I’m not super impressed with the school we’re zoned for. I’m distressed by the intensity with which education policy and pedagogy research are moving in opposite directions. We’ve seen pretty good results with our curriculum-free, up-to-the-elbows home education so far. Both children can sing and rhyme. They play together pretty nicely, don’t hurt each other much, always apologize and make up quickly, share some of the time, create all the time. Silas can count to at least sixty-something, add, subtract, and do simple division. He can read a little, invents stories that make sense, distinguishes between reality and fiction, and knows a surprising amount about world geography and culture. He’ll be four in four days. Petra, not quite two, has an astounding vocabulary, knows colors, and can count to five ish (though I’m going to miss her very Monty Python initial attempts: “One! Two! Five!” “Three, Petra.” “Tree!”). She’s starting to identify letters. And all I’ve ever done in terms of teaching is to be enthusiastic about my own learning. I’m not worried about them being “left behind,” educationally. We seek out lots of opportunities for them to be with other kids. I don’t think the kind of socialization that kids get at school is any help to anybody. I recently had the joy of working with a young homeschooled teen and realized that she has a level of self-possession that I envy, at 31. I think it comes from never having had someone make fun of her outfit.
So yeah, we probably will homeschool. At least for a few years. Or more.

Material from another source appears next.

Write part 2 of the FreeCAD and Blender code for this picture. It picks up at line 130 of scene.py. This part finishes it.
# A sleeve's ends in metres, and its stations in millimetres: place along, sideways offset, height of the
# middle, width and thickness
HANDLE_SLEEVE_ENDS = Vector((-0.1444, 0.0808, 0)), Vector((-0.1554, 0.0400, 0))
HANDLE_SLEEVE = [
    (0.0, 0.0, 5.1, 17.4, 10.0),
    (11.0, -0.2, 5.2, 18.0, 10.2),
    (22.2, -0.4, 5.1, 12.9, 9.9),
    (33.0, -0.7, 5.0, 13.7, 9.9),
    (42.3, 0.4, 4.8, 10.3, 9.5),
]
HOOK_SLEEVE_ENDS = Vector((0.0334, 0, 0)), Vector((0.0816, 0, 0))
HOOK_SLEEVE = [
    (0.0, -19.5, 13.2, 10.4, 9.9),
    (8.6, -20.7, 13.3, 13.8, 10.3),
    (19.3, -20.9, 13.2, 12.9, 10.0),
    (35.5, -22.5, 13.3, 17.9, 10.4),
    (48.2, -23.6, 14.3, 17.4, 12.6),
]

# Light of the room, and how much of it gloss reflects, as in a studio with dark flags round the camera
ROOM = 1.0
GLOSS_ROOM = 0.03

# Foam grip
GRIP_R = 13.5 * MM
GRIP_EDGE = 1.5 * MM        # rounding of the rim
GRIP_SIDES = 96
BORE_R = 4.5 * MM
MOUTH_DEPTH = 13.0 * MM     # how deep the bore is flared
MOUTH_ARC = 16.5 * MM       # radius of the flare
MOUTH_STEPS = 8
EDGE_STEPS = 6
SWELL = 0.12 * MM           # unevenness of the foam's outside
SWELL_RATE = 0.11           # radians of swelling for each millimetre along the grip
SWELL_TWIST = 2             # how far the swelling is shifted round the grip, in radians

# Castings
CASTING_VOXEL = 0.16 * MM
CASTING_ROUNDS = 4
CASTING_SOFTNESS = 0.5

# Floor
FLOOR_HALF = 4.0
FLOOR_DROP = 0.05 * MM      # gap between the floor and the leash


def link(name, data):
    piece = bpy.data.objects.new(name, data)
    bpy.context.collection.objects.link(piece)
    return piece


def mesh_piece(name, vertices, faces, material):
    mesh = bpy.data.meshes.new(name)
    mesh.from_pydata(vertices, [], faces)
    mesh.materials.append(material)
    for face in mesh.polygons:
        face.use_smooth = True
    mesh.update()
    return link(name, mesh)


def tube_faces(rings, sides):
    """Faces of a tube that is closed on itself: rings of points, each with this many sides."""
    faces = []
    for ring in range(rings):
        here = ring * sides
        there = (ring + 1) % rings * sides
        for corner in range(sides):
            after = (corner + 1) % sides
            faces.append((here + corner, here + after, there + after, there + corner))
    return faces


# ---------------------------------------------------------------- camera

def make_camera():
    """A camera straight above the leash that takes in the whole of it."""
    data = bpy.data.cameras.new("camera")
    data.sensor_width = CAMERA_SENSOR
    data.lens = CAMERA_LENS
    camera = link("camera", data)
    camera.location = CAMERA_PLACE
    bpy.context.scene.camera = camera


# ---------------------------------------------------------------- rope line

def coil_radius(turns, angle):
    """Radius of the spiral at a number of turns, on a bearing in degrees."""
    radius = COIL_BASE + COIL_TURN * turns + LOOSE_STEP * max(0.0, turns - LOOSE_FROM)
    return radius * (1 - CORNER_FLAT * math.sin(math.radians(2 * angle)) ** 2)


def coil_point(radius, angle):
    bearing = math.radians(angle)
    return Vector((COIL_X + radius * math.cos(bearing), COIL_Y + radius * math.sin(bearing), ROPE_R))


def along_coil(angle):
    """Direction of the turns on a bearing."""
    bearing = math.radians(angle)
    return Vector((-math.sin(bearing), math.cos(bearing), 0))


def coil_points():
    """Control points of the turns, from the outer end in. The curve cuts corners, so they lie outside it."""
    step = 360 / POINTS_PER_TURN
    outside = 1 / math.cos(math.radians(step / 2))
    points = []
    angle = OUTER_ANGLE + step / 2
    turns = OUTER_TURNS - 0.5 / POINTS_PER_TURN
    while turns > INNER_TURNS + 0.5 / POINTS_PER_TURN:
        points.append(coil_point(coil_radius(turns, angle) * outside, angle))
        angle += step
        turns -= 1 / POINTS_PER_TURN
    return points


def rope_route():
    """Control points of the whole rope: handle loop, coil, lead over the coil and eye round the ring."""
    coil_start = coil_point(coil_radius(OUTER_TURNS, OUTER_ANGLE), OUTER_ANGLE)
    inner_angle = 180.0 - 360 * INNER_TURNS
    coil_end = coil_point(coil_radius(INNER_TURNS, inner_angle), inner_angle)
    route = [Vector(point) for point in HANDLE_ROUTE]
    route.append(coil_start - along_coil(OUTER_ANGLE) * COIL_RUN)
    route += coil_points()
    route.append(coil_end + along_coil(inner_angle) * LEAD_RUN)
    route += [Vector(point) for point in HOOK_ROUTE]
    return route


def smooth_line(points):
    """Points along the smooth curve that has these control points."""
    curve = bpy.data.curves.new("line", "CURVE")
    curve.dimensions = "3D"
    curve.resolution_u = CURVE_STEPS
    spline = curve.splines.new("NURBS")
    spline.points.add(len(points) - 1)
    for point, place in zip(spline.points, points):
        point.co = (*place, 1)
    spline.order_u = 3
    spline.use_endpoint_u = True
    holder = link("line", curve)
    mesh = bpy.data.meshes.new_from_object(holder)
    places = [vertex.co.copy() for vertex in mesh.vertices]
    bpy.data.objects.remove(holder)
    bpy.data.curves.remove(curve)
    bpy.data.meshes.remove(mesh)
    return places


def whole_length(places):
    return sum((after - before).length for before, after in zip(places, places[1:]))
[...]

But school is a religion, and it’s deeply ingrained in our society. Silas is going to “play school” at Bridgewater College. It’s a wonderful program, nearly free, with a crazy adult-to-child ratio (it’s their lab for their child development class, so there are 10 toddlers, 8 college students, and a professor). It’s only a couple of hours a week, exactly the right level of not-family time for us. He’s thrilled. But the first day, they read a story about a mouse going to school. His craft involved gluing a yellow bus to a piece of construction paper and drawing characters riding to school. They’re talking a lot about “kindergarten preparedness.” Many of the college students are education majors. I’m not going to stop sending him, but I’m taken off guard by how intense the indoctrination to the cult of the big yellow bus is.

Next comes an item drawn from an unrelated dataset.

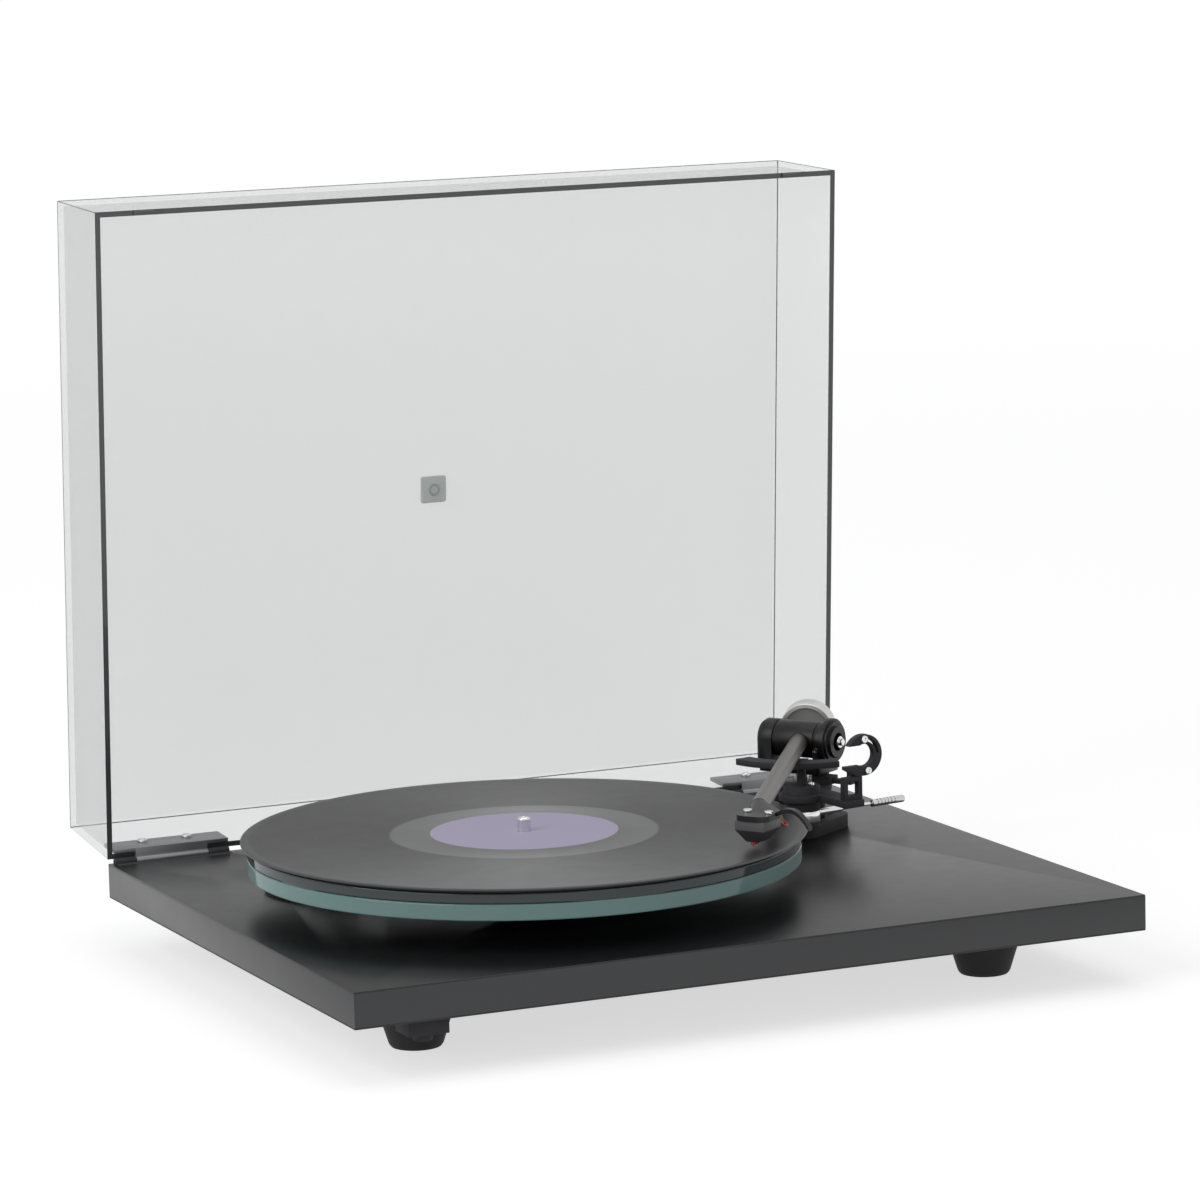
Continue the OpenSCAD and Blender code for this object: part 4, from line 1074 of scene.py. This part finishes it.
@dataclass
class Studio:
    """Camera, floor and soft light."""

    camera_at: tuple = (-1.1463, -2.5684, 0.6264)
    yaw: float = 24.274
    pitch: float = -8.709
    roll: float = -1.402
    lens: float = 157.7
    floor_size: float = 80.0

    def build(self) -> None:
        """Set the whole studio up."""
        self.camera()
        self.floor()
        self.world()
        self.lamp("soft_left", (-2.6, -0.6, 1.7), (0, 0, 0.15), 2.2, 30)
        self.lamp("soft_top", (0.3, 0.5, 3.0), (0, 0, 0), 2.6, 16)
        self.lamp("soft_front", (0.9, -3.2, 1.3), (0, 0, 0.1), 1.6, 5)
        bpy.context.scene.view_settings.view_transform = "Standard"

    def camera(self) -> None:
        """Place the camera with its long lens."""
        data = bpy.data.cameras.new("camera")
        data.lens = self.lens
        data.sensor_width = 36.0
        data.clip_end = 200
        made = bpy.data.objects.new("camera", data)
        bpy.context.scene.collection.objects.link(made)
        yaw, pitch, roll = (math.radians(a) for a in (self.yaw, self.pitch, self.roll))
        right = Vector((math.cos(yaw), -math.sin(yaw), 0))
        ahead = Vector((math.sin(yaw) * math.cos(pitch), math.cos(yaw) * math.cos(pitch), math.sin(pitch)))
        up = right.cross(ahead)
        right, up = (math.cos(roll) * right + math.sin(roll) * up, math.cos(roll) * up - math.sin(roll) * right)
        turn = Matrix((right, up, -ahead)).transposed().to_4x4()
        made.matrix_world = Matrix.Translation(self.camera_at) @ turn
        bpy.context.scene.camera = made

    def floor(self) -> None:
        """Lay a pale floor that keeps the shadows."""
        bm = bmesh.new()
        bmesh.ops.create_grid(bm, x_segments=1, y_segments=1, size=self.floor_size / 2)
        mesh = bpy.data.meshes.new("floor")
        bm.to_mesh(mesh)
        bm.free()
        made = bpy.data.objects.new("floor", mesh)
        bpy.context.scene.collection.objects.link(made)
        material = bpy.data.materials.new("floor")
        material.use_nodes = True
        nodes = Nodes(material.node_tree)
        paper = nodes.add("ShaderNodeBsdfDiffuse")
        paper.inputs["Color"].default_value = (0.72, 0.72, 0.73, 1)
        glow = nodes.add("ShaderNodeEmission")
        path = nodes.add("ShaderNodeLightPath")
        seen = nodes.math("MAXIMUM", path.outputs["Is Camera Ray"], path.outputs["Is Transmission Ray"])
        seen = nodes.math("MAXIMUM", seen, path.outputs["Is Glossy Ray"])
        reach = nodes.add("ShaderNodeMapRange", interpolation_type="SMOOTHSTEP")
        reach.inputs["From Min"].default_value = 0.5
        reach.inputs["From Max"].default_value = 5.0
        reach.inputs["To Min"].default_value = 0.64
        reach.inputs["To Max"].default_value = 0.82
        nodes.join(radius_of(nodes, (0, 0, 0), (0, 0, 1)), reach.inputs["Value"])
        nodes.join(nodes.math("MULTIPLY", seen, reach.outputs["Result"]), glow.inputs["Strength"])
        both = nodes.add("ShaderNodeAddShader")
        output = nodes.add("ShaderNodeOutputMaterial")
        nodes.join(paper.outputs[0], both.inputs[0])
        nodes.join(glow.outputs[0], both.inputs[1])
        nodes.join(both.outputs[0], output.inputs["Surface"])
        mesh.materials.append(material)

    def world(self) -> None:
        """Give a dim even sky that looks white behind the object."""
        world = bpy.data.worlds.new("studio")
        bpy.context.scene.world = world
        world.use_nodes = True
        nodes = Nodes(world.node_tree)
        path = nodes.add("ShaderNodeLightPath")
        sky = nodes.add("ShaderNodeBackground")
        seen = nodes.math("MAXIMUM", path.outputs["Is Camera Ray"], path.outputs["Is Transmission Ray"])
        seen = nodes.math("MAXIMUM", seen, path.outputs["Is Glossy Ray"])
        strength = nodes.math("ADD", 0.32, nodes.math("MULTIPLY", seen, 0.68))
        nodes.join(strength, sky.inputs["Strength"])
        output = nodes.add("ShaderNodeOutputWorld")
        nodes.join(sky.outputs[0], output.inputs["Surface"])

    def lamp(self, name: str, place: Sequence[float], target: Sequence[float], size: float, power: float) -> None:
        """Hang one soft lamp.

        Args:
            name: Its name.
            place: Where it hangs, in metres.
            target: What it points at.
            size: Side of its square, in metres.
            power: Its power in watts.
        """
        data = bpy.data.lights.new(name, "AREA")
        data.shape = "SQUARE"
        data.size = size
        data.energy = power
        made = bpy.data.objects.new(name, data)
        bpy.context.scene.collection.objects.link(made)
        aim = (Vector(target) - Vector(place)).to_track_quat("-Z", "Y").to_matrix().to_4x4()
        made.matrix_world = Matrix.Translation(place) @ aim


def main() -> None:
    """Build the record player around its frame."""
    logging.basicConfig(level=logging.INFO, format="%(message)s")
    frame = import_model()
    grain_group()
    bench = Bench(frame)
    for part in (Plinth(bench), Platter(bench), Lid(bench), Tonearm(bench), Works(bench)):
        part.build()
    Studio().build()


if __name__ == "__main__":
    main()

So… how do you deal with it? Have your kids ever begged to go to “real” school? I hated nearly every day of school when I was a kid (yet another reason I just don’t see myself making my kids do it), but I found the idea of school, as represented on television and in books, downright alluring. The kids do know lots of home schoolers, including their beloved cousin and some of their favorite babysitters. But Silas really wants to ride the bus.
My son, kindergarten age this year, hasn’t really shown much of a desire to go to school (and certainly not to ride a school bus). I’ve explained my reasons for homeschooling/unschooling to him about the same way I explain other choices that make us “different” from some others: We don’t buy that kind of food because it’s not good for our bodies. We keep our own chickens because I think it’s sad for factory chickens to live in cages all the time. I want you to learn to make your own choices and learn how to find things out yourself, and I think you can do that better at home than you would in a school. And wanting the bus ride? Lots of kids that age love all things big vehicle. Might an experience riding the city bus with you have the same appeal?

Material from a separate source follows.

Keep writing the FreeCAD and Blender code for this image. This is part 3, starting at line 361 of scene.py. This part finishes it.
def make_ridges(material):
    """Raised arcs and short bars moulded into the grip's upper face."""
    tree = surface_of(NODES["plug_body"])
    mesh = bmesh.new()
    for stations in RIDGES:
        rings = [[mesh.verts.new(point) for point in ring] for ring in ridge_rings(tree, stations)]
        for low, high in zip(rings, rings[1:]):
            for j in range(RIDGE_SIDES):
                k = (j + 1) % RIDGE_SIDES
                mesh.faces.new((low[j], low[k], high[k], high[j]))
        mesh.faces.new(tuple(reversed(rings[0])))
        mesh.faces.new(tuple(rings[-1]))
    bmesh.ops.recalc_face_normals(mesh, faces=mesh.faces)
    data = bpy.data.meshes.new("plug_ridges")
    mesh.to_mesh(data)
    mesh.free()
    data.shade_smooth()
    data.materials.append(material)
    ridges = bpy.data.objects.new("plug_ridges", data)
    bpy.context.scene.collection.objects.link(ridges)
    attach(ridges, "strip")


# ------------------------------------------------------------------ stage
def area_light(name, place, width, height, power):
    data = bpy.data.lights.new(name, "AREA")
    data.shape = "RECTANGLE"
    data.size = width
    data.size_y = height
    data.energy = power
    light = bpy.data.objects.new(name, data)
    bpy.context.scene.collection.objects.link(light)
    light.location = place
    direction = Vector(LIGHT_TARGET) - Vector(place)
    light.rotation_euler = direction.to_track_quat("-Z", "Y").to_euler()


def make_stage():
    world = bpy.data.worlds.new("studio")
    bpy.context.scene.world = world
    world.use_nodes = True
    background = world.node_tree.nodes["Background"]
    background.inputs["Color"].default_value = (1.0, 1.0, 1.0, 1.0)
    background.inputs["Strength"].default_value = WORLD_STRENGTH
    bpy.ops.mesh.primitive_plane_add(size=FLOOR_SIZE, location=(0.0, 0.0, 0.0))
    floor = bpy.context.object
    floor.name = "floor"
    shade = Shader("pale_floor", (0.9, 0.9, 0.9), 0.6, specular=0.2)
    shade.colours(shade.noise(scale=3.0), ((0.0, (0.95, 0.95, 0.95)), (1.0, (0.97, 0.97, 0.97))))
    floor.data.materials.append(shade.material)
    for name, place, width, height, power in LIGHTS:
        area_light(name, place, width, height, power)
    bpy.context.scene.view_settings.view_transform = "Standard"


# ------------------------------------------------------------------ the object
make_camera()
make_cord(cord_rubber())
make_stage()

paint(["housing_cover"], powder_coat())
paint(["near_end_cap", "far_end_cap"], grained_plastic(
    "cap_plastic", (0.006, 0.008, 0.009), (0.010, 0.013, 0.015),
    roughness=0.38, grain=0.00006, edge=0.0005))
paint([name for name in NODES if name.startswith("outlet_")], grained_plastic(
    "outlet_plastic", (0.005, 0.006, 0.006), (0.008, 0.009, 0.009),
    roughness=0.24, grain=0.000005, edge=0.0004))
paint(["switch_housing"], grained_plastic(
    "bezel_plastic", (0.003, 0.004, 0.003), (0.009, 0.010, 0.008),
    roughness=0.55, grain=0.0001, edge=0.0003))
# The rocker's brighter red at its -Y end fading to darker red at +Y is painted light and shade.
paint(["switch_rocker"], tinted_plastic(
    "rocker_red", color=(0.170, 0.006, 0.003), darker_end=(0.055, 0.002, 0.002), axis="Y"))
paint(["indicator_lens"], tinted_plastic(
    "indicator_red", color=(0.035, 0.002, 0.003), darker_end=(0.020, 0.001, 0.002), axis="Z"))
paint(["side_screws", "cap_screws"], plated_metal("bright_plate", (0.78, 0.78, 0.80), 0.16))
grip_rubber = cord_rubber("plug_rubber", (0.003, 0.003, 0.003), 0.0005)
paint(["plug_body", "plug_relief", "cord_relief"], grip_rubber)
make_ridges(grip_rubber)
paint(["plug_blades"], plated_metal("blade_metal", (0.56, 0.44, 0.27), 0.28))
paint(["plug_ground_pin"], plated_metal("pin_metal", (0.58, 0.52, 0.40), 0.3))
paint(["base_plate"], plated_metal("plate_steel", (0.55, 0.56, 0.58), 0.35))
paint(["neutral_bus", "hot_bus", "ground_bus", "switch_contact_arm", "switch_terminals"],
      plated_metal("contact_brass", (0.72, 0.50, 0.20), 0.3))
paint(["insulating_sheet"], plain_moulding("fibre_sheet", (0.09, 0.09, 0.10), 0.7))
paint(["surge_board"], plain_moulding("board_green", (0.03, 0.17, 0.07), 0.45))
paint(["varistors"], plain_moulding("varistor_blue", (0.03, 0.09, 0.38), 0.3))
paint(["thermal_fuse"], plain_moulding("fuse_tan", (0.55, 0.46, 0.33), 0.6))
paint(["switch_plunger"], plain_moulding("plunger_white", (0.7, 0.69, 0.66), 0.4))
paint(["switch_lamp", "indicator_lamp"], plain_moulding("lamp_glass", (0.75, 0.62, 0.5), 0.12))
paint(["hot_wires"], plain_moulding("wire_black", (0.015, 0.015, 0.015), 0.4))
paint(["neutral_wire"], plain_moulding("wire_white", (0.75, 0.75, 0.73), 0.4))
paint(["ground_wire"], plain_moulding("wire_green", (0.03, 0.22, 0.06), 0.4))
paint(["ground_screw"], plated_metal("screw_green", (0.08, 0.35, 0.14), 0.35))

When I was home schooled, my mother gave us the choice each year whether to continue homeschooling or go to public school. My sister attended part of 8th grade; the rest of us always chose homeschool. I remember thinking I might like to try school sometime, but I wouldn’t have time to do all the things I wanted to do if I went to school, so I never went. I don’t have any regrets.
Ev goes to school. It’s not about the school, it’s definitely about the bus. He gets super excited when they get to ride a big yellow bus for a field trip. There’s also this end-of-the-year thing the school does and kids that come get to ride the bus around the block. It’s because it is big and yellow and for some reason that seems super cool. He was disappointed in prek when he rode the minivan bus system to school for half a year, because it was not big and yellow. I wonder if there are any other programs that have big yellow buses for kids to check out. Or you could just say “eh, it’s a bus” and take him on some other mode of transport. For our kids the train is as alluring, if not more so, than the big yellow bus.
I’m not sure what you mean by, “… the undeniable allure of the big yellow bus”. Honestly, I have never felt the pull to put our kids in a formal ‘school’; so there has never been an allure for us. In fact, just the opposite. The idea of putting my kids on a bus fills me with dread and anxiety. No; no, buses for us.
Do I like the idea of having free time to myself? Well… yeah. I suppose everyone does from time to time. This just means I need to find creative ways to make this happen.
As for bureaucracy, they’ll be dealing with that the rest of their lives; why start now? Our kids will be homeschooled until they are out of high school. By then, they will have a better idea of their own skills and abilities; understanding how they can affect society, rather than just deal with it.
Our kids love being homeschooled. They enjoy having a more lucrative routine, learning at their own pace, learning more of what they enjoy, being able to take a ton more field trips, having friends of all ages to interact with continually, and so much more!
As for the bus… we’ll use public transit and go somewhere as a family. (Good post!)
Thanks for your comment. It’s great that homeschooling is working well for your family.
I don’t mean that the bus has any attraction for me, but for my almost-four-year-old, it is a HUGE DEAL. I think there are other things he likes about the idea of going to school, but he gets quite excited when he sees the school bus, and always wants to know when he’ll be big enough to ride it (which is when I turn the conversation to so-and-so who DOES NOT ride the big bus because s/he is homeschooled). I was mostly just trying to point out that there is so much aimed at kids that age to promote school as a great thing that it is hard to stand against that tide. This is true even though we don’t have TV or anything like that. I constantly encounter random acquaintances who say, because they have nothing better to say, “You’re getting so big. I bet you’re excited to start school next year!” Our society is a bit obsessed with selling school, and it seems to be working, a bit.
Oh, I agree! Society certainly does sell school and they find it odd that we aren’t buying it.
When my kids were very little, I think they liked the idea of going to school. It had nothing to with learning, however, and everything to do with visiting with friends. It only took a few months of them talking to friends who did go to school for them to realize they had the better end of the deal.
Kids are gonna “want” what others have just like adults. Clothes, toys, to go on the bus. Mommas give themselves a hard time thinking they’re withholding something. One day it’s the bus, the next it’s staying home to do school like other kids they met….. For mine, school was at home and co-op day during Bible study. We avoided many of the yellow bus books and I made a point to mention that while were at the park playing or on a field trip while the kids on the bus had to stay at their school. I wasn’t mean about it, I just wanted them to understand there are fun opportunities they get to take part in also. I also reminded them that Dad and I didn’t agree with the public school way of teaching and we felt called to homeschool.